▶ Given data
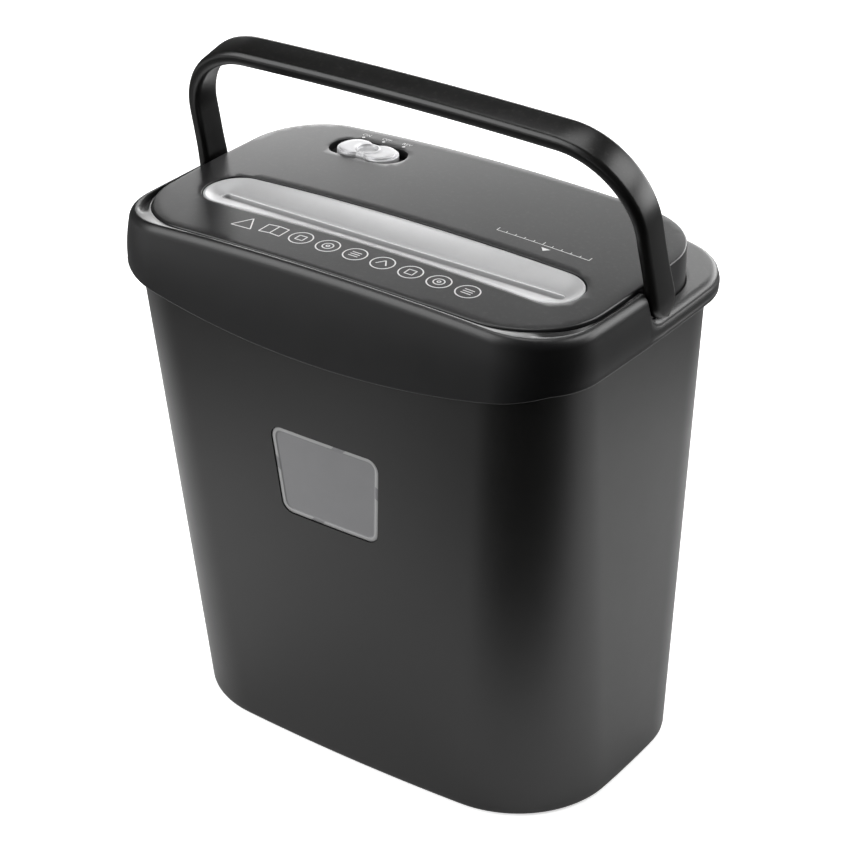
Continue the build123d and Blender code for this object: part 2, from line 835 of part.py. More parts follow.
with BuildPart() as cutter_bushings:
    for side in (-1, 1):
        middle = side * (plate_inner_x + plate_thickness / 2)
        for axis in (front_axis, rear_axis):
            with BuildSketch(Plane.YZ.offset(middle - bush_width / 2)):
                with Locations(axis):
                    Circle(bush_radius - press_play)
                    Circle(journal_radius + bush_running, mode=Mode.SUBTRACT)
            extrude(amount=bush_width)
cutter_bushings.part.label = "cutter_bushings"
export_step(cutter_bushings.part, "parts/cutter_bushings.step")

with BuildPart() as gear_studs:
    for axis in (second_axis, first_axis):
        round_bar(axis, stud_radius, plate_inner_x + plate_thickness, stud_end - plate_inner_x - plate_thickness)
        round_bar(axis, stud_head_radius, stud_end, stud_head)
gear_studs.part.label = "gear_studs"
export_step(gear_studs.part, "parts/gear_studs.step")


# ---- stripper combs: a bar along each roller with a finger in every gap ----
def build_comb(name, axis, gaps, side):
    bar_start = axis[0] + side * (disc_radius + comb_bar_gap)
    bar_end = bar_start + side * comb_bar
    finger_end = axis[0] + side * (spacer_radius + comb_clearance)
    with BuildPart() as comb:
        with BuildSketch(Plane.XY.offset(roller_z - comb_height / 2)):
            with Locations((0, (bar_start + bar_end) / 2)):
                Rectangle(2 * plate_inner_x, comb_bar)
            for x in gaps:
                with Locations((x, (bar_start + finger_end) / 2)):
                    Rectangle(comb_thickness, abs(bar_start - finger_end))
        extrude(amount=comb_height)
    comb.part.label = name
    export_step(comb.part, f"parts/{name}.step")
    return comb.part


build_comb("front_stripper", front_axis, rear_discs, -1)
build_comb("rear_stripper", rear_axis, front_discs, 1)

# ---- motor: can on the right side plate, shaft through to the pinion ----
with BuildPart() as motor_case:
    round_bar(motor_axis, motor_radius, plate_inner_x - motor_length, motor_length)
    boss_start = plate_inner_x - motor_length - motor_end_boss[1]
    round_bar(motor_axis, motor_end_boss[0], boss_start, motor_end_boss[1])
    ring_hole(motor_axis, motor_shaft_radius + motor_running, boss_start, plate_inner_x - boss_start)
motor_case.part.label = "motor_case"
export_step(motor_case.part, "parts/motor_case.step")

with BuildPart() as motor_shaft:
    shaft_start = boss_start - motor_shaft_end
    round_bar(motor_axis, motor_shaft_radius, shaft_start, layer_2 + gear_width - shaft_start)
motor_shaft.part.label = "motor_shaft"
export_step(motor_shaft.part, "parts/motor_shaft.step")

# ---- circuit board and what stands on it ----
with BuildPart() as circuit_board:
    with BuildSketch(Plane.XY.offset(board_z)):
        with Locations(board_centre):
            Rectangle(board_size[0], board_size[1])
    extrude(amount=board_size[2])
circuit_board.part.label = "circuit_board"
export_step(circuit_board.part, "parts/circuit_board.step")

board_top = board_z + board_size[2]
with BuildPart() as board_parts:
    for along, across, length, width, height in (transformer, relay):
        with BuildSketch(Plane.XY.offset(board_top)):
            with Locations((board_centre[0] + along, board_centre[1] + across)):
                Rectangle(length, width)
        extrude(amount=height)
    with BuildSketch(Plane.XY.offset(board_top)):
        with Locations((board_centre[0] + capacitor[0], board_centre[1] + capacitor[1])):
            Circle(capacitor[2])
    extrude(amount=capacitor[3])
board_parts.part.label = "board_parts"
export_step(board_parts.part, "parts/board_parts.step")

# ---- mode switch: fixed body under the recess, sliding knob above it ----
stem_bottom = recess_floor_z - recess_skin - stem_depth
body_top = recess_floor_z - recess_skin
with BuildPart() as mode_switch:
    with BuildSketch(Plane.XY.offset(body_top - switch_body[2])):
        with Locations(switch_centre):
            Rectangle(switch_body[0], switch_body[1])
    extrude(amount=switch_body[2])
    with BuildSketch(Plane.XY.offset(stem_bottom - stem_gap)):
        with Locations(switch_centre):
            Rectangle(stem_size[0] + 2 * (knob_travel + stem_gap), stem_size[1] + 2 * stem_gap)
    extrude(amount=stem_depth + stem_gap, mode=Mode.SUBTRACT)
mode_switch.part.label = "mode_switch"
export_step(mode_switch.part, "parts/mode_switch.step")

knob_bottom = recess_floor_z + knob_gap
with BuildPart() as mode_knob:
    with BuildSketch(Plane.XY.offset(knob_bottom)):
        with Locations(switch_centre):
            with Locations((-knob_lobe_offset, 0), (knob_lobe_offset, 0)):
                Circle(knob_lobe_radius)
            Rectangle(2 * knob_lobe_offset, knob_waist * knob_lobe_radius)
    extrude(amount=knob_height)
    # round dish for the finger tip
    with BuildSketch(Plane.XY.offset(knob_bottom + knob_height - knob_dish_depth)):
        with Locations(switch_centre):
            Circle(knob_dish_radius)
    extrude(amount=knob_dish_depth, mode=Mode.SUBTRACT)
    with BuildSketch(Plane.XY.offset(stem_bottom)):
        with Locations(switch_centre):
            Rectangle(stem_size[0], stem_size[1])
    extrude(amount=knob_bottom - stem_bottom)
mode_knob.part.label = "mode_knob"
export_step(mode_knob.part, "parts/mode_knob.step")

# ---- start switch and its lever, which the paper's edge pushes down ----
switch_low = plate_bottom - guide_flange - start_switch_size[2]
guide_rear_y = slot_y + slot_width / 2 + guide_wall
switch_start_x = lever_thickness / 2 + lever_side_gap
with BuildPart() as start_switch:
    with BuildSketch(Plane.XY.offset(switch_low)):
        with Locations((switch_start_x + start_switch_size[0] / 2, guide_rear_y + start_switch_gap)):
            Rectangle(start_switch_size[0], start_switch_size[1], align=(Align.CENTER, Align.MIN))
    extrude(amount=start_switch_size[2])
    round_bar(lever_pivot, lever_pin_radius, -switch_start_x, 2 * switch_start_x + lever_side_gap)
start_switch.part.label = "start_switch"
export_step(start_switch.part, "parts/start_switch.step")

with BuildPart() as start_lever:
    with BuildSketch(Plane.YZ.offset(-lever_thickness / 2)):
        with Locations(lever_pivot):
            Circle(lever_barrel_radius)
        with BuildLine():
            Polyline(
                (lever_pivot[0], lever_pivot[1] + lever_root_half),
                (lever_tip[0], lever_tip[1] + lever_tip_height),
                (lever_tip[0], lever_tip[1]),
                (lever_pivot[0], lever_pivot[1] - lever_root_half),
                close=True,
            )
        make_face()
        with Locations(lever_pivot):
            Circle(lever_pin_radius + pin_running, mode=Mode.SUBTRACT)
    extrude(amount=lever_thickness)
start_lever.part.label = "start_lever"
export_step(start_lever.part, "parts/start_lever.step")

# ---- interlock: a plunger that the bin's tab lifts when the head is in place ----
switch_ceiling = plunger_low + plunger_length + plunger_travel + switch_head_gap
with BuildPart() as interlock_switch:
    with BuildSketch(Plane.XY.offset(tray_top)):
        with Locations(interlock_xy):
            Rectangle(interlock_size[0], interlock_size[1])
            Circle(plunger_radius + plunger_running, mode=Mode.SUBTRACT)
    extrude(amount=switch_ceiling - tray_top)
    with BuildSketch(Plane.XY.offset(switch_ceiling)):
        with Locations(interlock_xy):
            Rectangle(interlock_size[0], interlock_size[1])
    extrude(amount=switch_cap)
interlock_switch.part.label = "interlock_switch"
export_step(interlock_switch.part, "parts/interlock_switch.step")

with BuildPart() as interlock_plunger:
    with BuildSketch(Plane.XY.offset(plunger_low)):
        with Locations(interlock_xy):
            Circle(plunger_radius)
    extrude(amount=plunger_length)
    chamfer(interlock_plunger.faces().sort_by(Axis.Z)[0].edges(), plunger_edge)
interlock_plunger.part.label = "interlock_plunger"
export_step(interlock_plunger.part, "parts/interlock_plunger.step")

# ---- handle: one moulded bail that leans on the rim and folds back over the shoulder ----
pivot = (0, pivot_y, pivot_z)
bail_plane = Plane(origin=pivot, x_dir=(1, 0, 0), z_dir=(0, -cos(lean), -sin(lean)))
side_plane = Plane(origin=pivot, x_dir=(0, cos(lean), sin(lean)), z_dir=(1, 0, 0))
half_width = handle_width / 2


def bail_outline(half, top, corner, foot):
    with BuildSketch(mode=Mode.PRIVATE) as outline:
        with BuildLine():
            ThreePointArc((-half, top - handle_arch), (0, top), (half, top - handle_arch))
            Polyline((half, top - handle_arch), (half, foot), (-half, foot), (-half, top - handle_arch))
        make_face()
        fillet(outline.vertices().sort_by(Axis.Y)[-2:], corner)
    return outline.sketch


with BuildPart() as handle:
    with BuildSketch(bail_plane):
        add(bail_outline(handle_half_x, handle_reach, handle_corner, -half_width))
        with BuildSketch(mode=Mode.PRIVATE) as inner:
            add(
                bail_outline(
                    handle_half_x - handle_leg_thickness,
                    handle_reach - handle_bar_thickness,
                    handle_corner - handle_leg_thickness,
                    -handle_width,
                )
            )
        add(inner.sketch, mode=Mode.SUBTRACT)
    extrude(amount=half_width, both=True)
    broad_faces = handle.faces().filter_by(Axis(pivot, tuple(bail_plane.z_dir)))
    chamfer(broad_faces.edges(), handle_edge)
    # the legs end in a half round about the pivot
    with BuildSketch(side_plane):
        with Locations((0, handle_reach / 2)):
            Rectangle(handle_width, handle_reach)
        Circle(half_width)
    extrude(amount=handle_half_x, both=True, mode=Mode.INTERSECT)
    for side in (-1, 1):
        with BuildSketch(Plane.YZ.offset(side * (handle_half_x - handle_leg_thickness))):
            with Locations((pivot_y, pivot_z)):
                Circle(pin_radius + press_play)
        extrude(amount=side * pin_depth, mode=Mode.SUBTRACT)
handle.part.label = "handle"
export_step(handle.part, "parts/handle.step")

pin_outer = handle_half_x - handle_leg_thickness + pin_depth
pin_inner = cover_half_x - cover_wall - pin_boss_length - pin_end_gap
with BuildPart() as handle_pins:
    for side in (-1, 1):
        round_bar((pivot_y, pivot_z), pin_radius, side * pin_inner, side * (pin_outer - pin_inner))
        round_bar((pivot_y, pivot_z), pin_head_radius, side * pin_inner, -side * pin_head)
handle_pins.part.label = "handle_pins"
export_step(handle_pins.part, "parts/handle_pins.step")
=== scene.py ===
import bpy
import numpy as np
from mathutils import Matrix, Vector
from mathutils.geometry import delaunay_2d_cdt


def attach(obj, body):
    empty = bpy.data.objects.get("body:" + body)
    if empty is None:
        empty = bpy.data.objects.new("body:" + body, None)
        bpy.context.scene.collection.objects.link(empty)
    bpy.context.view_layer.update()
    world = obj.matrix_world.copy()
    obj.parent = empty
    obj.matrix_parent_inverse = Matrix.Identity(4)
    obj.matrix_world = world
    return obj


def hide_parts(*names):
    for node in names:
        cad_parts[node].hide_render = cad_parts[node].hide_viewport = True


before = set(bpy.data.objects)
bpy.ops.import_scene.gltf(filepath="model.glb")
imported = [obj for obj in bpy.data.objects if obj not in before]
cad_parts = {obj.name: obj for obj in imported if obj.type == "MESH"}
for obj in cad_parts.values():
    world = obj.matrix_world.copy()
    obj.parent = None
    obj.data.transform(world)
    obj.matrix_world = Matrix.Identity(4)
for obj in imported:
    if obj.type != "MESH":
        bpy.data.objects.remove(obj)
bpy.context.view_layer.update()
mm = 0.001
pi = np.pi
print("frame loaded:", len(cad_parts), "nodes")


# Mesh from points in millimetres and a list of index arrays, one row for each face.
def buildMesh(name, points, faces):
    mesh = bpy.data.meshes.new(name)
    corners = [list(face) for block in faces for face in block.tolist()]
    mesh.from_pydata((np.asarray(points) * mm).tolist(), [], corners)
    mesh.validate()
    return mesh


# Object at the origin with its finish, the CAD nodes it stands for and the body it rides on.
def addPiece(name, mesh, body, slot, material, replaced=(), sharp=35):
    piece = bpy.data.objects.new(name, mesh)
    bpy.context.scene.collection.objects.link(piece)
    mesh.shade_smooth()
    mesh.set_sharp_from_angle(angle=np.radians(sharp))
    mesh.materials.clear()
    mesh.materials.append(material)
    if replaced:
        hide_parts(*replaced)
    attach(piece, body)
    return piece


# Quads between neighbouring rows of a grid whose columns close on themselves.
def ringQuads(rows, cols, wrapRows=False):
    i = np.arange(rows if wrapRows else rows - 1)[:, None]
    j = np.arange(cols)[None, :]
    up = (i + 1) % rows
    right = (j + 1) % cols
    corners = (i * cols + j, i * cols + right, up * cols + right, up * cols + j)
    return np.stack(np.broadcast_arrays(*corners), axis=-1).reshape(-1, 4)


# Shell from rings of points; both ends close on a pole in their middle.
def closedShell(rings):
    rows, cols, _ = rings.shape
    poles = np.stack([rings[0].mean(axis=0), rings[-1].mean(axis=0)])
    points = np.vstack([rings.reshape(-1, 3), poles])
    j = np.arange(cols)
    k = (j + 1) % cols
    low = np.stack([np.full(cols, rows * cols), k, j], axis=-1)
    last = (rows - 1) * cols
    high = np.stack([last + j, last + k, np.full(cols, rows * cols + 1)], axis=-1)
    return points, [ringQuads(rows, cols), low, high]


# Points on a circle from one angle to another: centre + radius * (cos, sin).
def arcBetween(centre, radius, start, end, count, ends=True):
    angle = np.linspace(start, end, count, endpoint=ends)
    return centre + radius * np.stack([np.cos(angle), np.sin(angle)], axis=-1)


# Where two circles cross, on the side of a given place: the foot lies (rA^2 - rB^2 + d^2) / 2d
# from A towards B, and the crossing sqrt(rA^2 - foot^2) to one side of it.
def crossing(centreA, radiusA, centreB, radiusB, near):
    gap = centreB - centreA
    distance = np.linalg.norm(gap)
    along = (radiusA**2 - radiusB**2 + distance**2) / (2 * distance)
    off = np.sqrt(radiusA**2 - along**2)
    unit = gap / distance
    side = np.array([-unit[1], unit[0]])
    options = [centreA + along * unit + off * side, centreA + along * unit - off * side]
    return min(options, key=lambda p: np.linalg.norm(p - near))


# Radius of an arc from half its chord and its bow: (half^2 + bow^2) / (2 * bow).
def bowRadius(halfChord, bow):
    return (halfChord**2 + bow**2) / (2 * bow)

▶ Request
Repeat word for word the lines from the line with "pin_outer = handle_half_x" to the line with "bpy.data.objects.remove(obj)", both lines included.

▶ Complete answer
pin_outer = handle_half_x - handle_leg_thickness + pin_depth
pin_inner = cover_half_x - cover_wall - pin_boss_length - pin_end_gap
with BuildPart() as handle_pins:
    for side in (-1, 1):
        round_bar((pivot_y, pivot_z), pin_radius, side * pin_inner, side * (pin_outer - pin_inner))
        round_bar((pivot_y, pivot_z), pin_head_radius, side * pin_inner, -side * pin_head)
handle_pins.part.label = "handle_pins"
export_step(handle_pins.part, "parts/handle_pins.step")
=== scene.py ===
import bpy
import numpy as np
from mathutils import Matrix, Vector
from mathutils.geometry import delaunay_2d_cdt


def attach(obj, body):
    empty = bpy.data.objects.get("body:" + body)
    if empty is None:
        empty = bpy.data.objects.new("body:" + body, None)
        bpy.context.scene.collection.objects.link(empty)
    bpy.context.view_layer.update()
    world = obj.matrix_world.copy()
    obj.parent = empty
    obj.matrix_parent_inverse = Matrix.Identity(4)
    obj.matrix_world = world
    return obj


def hide_parts(*names):
    for node in names:
        cad_parts[node].hide_render = cad_parts[node].hide_viewport = True


before = set(bpy.data.objects)
bpy.ops.import_scene.gltf(filepath="model.glb")
imported = [obj for obj in bpy.data.objects if obj not in before]
cad_parts = {obj.name: obj for obj in imported if obj.type == "MESH"}
for obj in cad_parts.values():
    world = obj.matrix_world.copy()
    obj.parent = None
    obj.data.transform(world)
    obj.matrix_world = Matrix.Identity(4)
for obj in imported:
    if obj.type != "MESH":
        bpy.data.objects.remove(obj)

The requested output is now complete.